My question is this: If I already have tmpfs mounted on /dev, will that allow POSIX shared memory to work (since /dev/shm will be on a tmpfs?) Or does it need an entire filesystem under /dev/shm?
Why do you care ???.
You won't be "saving" anything.
I will be saving space in my fstab, and simplifying the mount-dance in the bootscripts (/dev/shm is a particularly mean case because its mount point doesn't exist when /dev comes into existence, since /dev is another tmpfs and thus blank; so it stops mount -a -t tmpfs from working, when it would otherwise. Putting individual mount commands in the bootscripts is bad both because it's ugly, and because you have to edit your bootscripts whenever you change your system arrangement.)

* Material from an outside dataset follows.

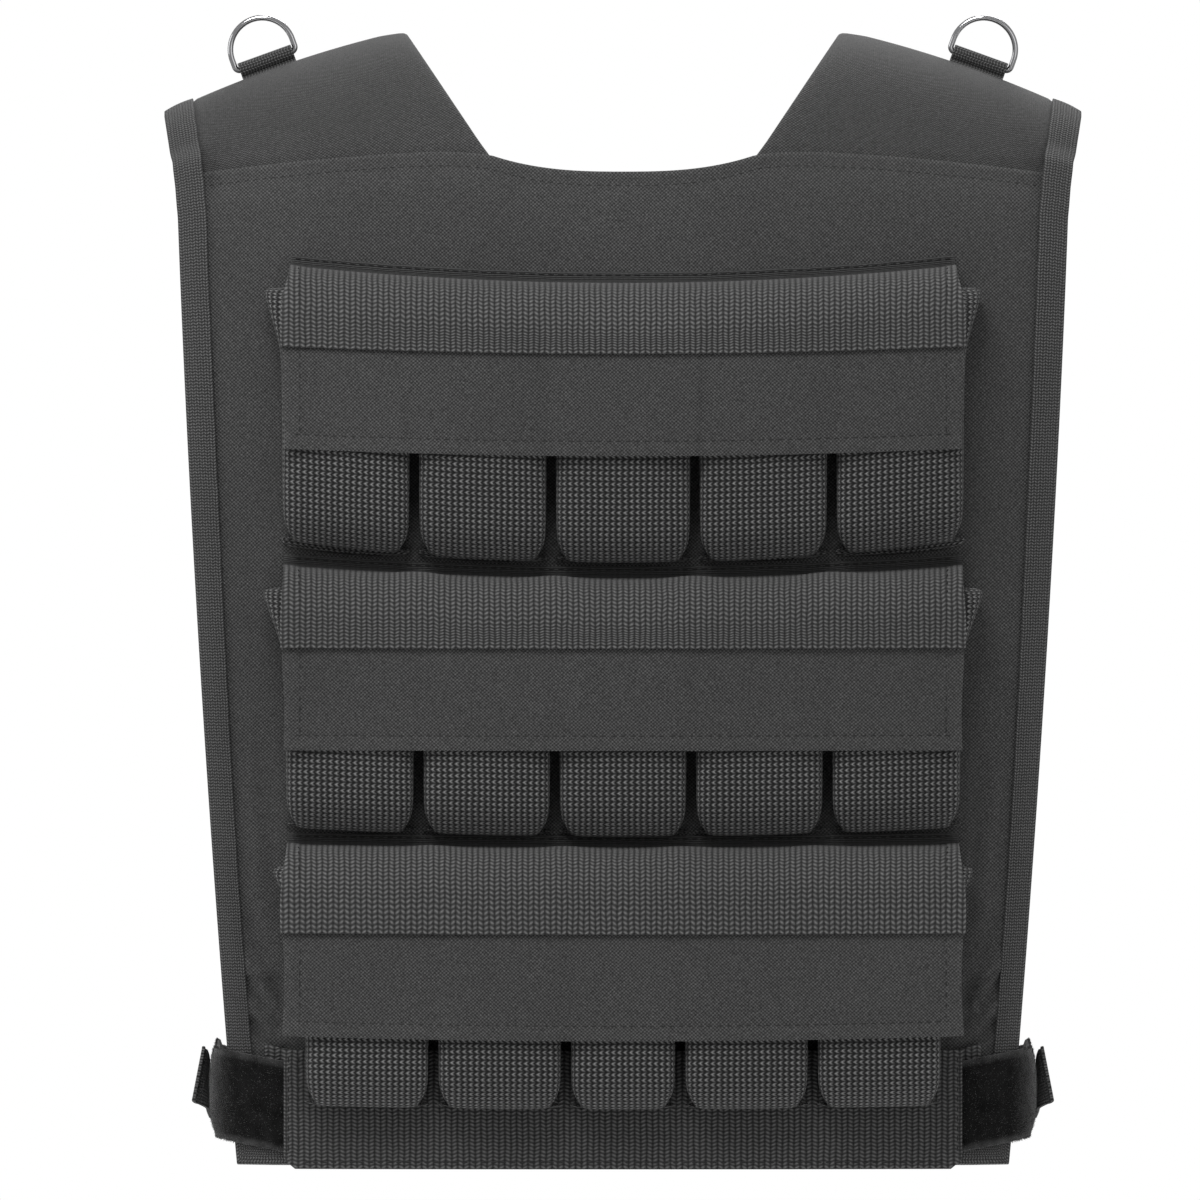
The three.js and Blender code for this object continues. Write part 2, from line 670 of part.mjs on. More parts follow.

I can also reduce the system to two tmpfs's (/dev and /tmp); since my package manager compiles packages in /tmp, and kde caches e.g. web pages there, I have the /tmp max size set to 5G, the same as my swap. This means that when running ram-intensive applications, the tmpfs can be pushed entirely to disk and all the ram made available, but otherwise it will live in unused memory and be really fast. Having two other tmpfs's (which by default set a maximum size of half of physical RAM) means that it is theoretically possible to entirely fill RAM by writing enough to those three filesystems, thus disabling the system; which can be gotten around by setting maxsizes on those, but that's unnecessary complication and restriction if one of them isn't needed.